As India introduced its personal data protection Bill last week, most of them from the Industry bodies welcomed the move on the Data protection bill, but most of them are skeptical about the proposed rules on restricting cross border data flows by setting up local servers in India. The proposal of Data localisation, making it mandatory for organizations to set up local servers in India,
has drawn mixed response from the Industry.

Skeptical View
While Business Software Alliance (BSA), an alliance of global IT players which includes members such as Microsoft, IBM, Amazon Web Services, Cisco, Apple and Salesforce, has welcomed Indian government’s move to make a comprehensive data protection regime, it was not convinced about the Data localisation rules. Venkatesh Krishnamoorthy, Country Manager India, BSA, stated that “However, including data localisation requirements in such legislation is contrary to the goals of promoting a Digital India, as global data transfers are critical to cloud computing, data analytics, and other modern and emerging technologies and services that underpin global economic growth,”

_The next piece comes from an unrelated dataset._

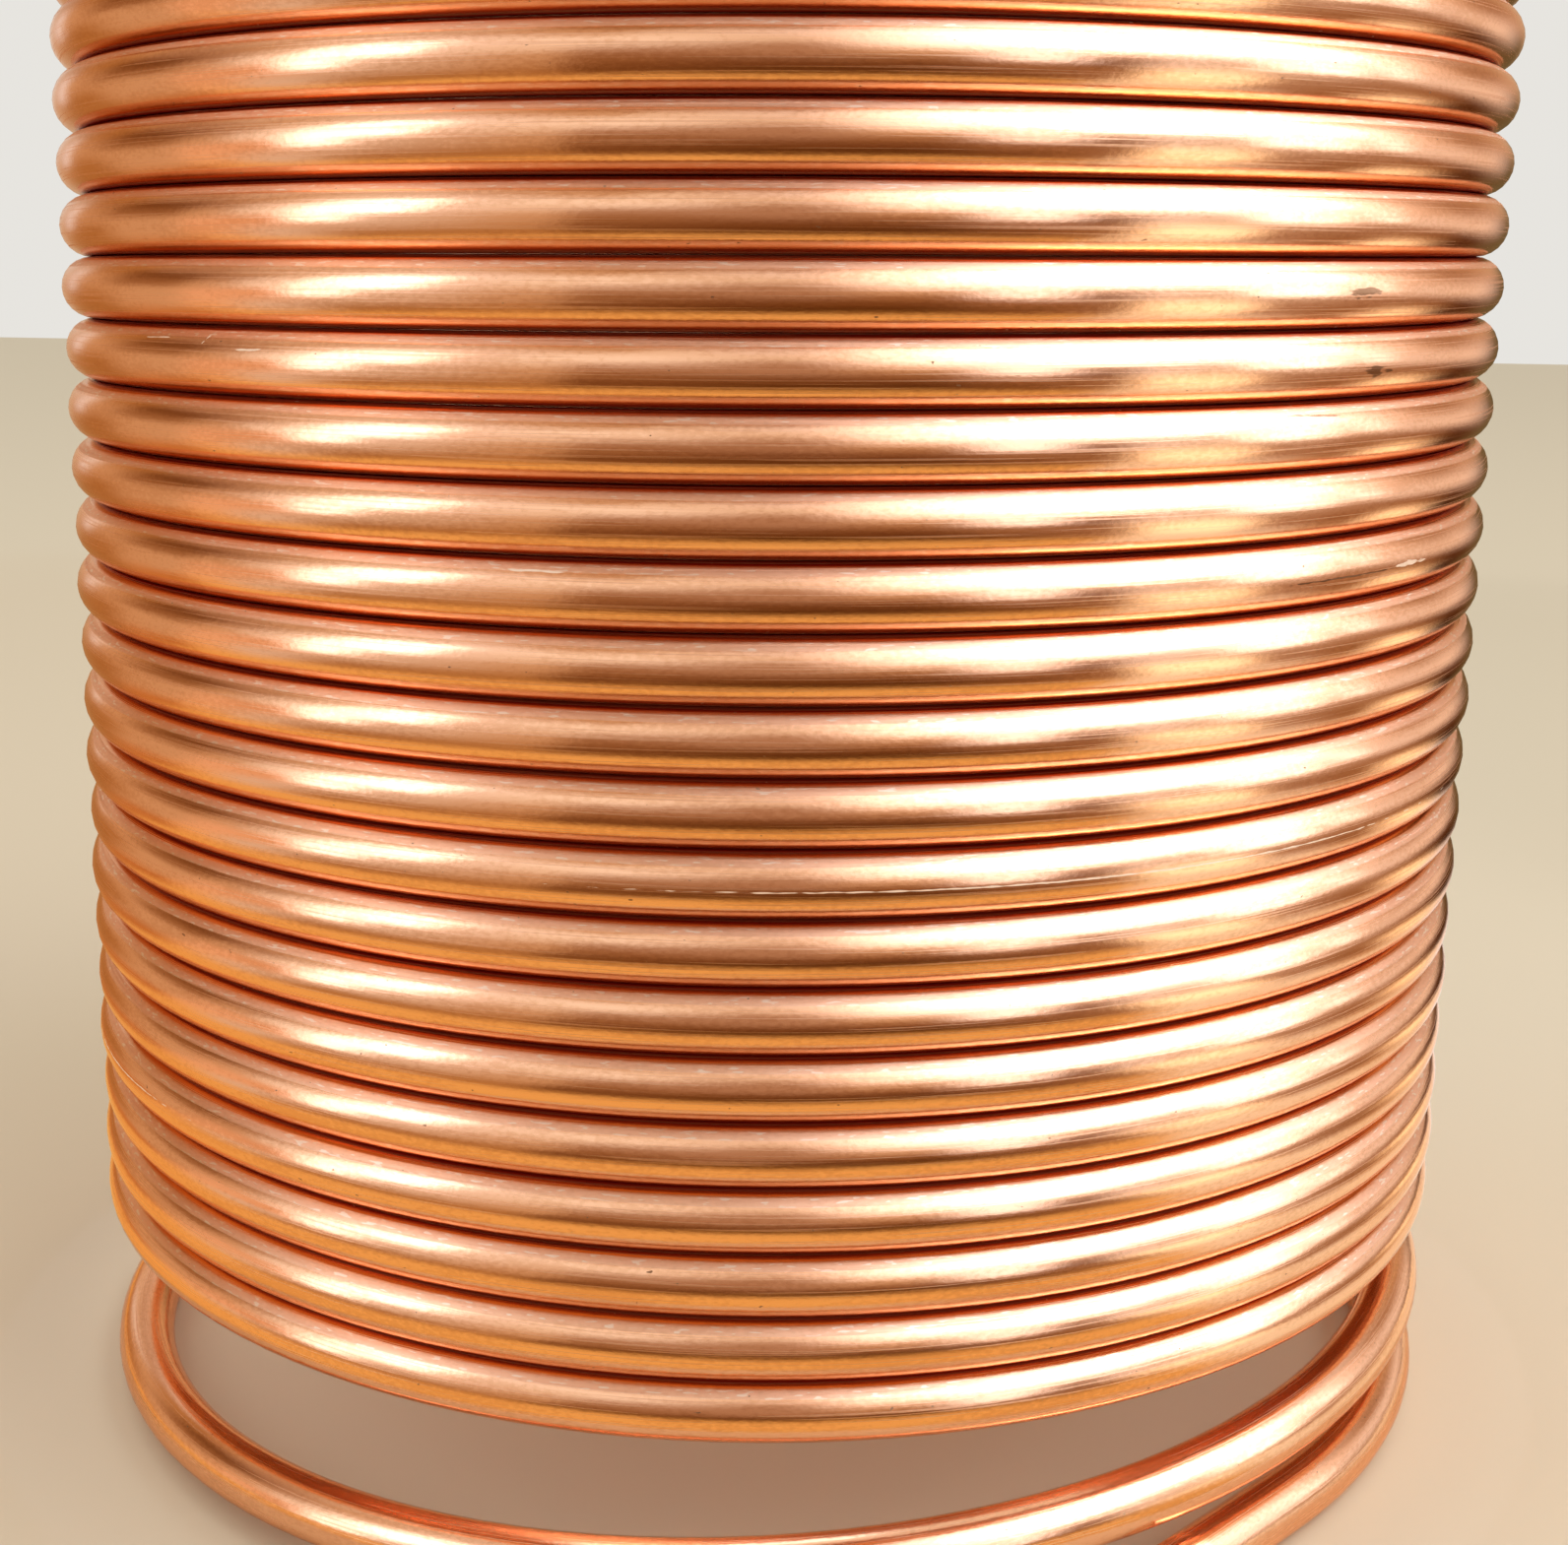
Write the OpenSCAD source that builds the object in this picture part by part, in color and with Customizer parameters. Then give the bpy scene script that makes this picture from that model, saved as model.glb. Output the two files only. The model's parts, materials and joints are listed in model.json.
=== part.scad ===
// Coil of plain round copper wire, standing on its end on a level floor.
// One length of wire: a tight stack of turns, then a last turn that has sprung loose
// and winds down to the floor, where it lies flat and ends in a short straight piece.
// The stack's turns are flat rings, but its lowest and highest turns climb as the wire does.
// Units are millimetres. Z is up, the floor is z = 0 and the coil's axis is the Z axis.

/* [Wire] */
// Diameter of the round wire
wire_d = 8; // [4:0.5:16]
// Length of the straight cut end that a lug or splice goes on
straight_end = 25; // [10:1:60]

/* [Coil] */
// Diameter across the outside of the turns
coil_d = 202; // [120:2:400]
// Turns in the tight stack
tight_turns = 24; // [4:1:60]
// Angle by which the top turn stops short of a full turn
top_end_gap = 18; // [5:1:90]

/* [Loose turn] */
// Height that the loose turn leaves under the tight stack on its far side
gap_far = 4.4; // [0:0.1:8]
// Height that it leaves under the stack where it comes down on the floor
gap_near = 18.4; // [8:0.1:40]
// Angle of the loose wire that lies flat on the floor
floor_arc = 225; // [180:5:240]

/* [Hidden] */
$fn = 96;
wire_r = wire_d / 2;
turn_r = coil_d / 2 - wire_r;         // axis of the coil to the wire's centre
bite = 0.03;                          // neighbouring turns press into each other
turn_pitch = wire_d - bite;
bead_r = 1.2;                         // a bead joins neighbouring turns where they touch
mandrel_flat = 0.05;                  // the mandrel leaves each flat turn this much flatter inside
bore_r = turn_r - wire_r + mandrel_flat;

flat_turns = tight_turns - 2;         // the lowest and the highest turn climb
loose_r = turn_r - 0.3;               // climbing and loose wire stays inside the flat turns' outline
merge = 0.6;                          // a climbing turn runs into a flat one this far off its centre
clear = 0.2;                          // the wire comes loose this far below the lowest flat turn

floor_z = wire_r;                                   // centre height of wire on the floor
stack_z = floor_z + gap_near + wire_d;              // centre height of the stack's lowest wire
flat_z = stack_z + turn_pitch;                      // centre height of the lowest flat turn
top_z = flat_z + (flat_turns - 1) * turn_pitch;     // centre height of the highest flat turn
loose_z = flat_z - wire_d - clear;                  // where the wire comes loose, at -X
far_z = stack_z - wire_d - gap_far;                 // centre height of the loose turn at +X
end_a = 180 - floor_arc;                            // angle at which the flat wire turns straight

trim_a = 0.25;                        // arcs of different slope stop this far short of each other
collar_r = wire_r - 0.02;             // and a short collar joins them
collar_l = 1.2;

copper = [0.85, 0.52, 0.36];

// Half of a cut through the flat turns: a round for each turn, a bead where two of them
// touch, and the inner side of each round pressed flat.
module stack_section() {
    difference() {
        union() {
            for (turn = [0 : flat_turns - 1])
                translate([turn_r, turn * turn_pitch])
                    circle(r = wire_r);
            for (turn = [1 : flat_turns - 1])
                translate([turn_r, (turn - 0.5) * turn_pitch])
                    circle(r = bead_r);
        }
        translate([0, -wire_d])
            square([bore_r, (flat_turns + 1) * wire_d]);
    }
}

// The flat turns, as one turned solid.
module flat_stack() {
    translate([0, 0, flat_z])
        rotate_extrude()
            stack_section();
}

// Wire along an arc around Z, which starts at angle from_a.
module wire_arc(arc_r, from_a, sweep_a) {
    rotate([0, 0, from_a])
        rotate_extrude(angle = sweep_a)
            translate([arc_r, 0])
                circle(r = wire_r);
}

// Part of a turn around Z from angle from_a to to_a, at height left_z over -X and right_z
// over +X. It is a flat ring, tipped about the Y axis.
module sloping_arc(from_a, to_a, left_z, right_z) {
    tip = atan((right_z - left_z) / (2 * loose_r));
    translate([0, 0, (left_z + right_z) / 2])
        rotate([0, -tip, 0])
            wire_arc(loose_r / cos(tip), from_a, to_a - from_a);
}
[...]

The draft Bill, on Data localisation states “Every data fiduciary shall ensure the storage, on a server or data centre located in India, of at least one serving copy of personal data to which this Act applies”. The foreign vendors are alarmed that if they are not allowed to transfer data unless they setup their server based in India, it will cause delays in processing analytical data for building Artificial Intelligence models.

Agencies such as the US India Business Council (USIBC) have also said that there are some areas of concern in the draft data bill. The US-Indo lobby group said on Twitter “USIBC will seek to work with the government of India to further improve the bill prior to its due consideration by Parliament. Privacy, security, data fidelity, and cross-border data flows are critical to India’s leadership of the global digital economy and innovation. We must work together to get this right,”

BYOD Issue
Another issue of the proposed data protection Bill, if it becomes law, could be on internal Information Technology (IT) policies of organizations, who are increasingly adopting Bring Your Own Device (BYOD) programmes.

Jayant Saran, Partner – Forensic, Financial Advisory, Deloitte India said that “Considering most organizations today allow for reasonable use of company issued computers and other IT assets for personal use, it is likely that a significant amount of personal data resides on these assets. This may pose a challenge while seeking assets for investigations or other proactive fraud detection measures undertaken by the organization. In line with these new guidelines, organizations may need to relook at their internal IT policy and their fraud response policy and ensure that employee approvals are obtained prior to accessing personal data,”

The Road Ahead
For effective implementation of Data privacy laws, promoting confidence in users without sacrificing expectations of privacy, security, and safety must be worked upon. Enhanced cooperation between all stakeholders in the global arena, through prolific debates on data localisation, may pave the way ahead for deciding the fate of cross-border data flows, without compromising on data privacy, security and sovereignty.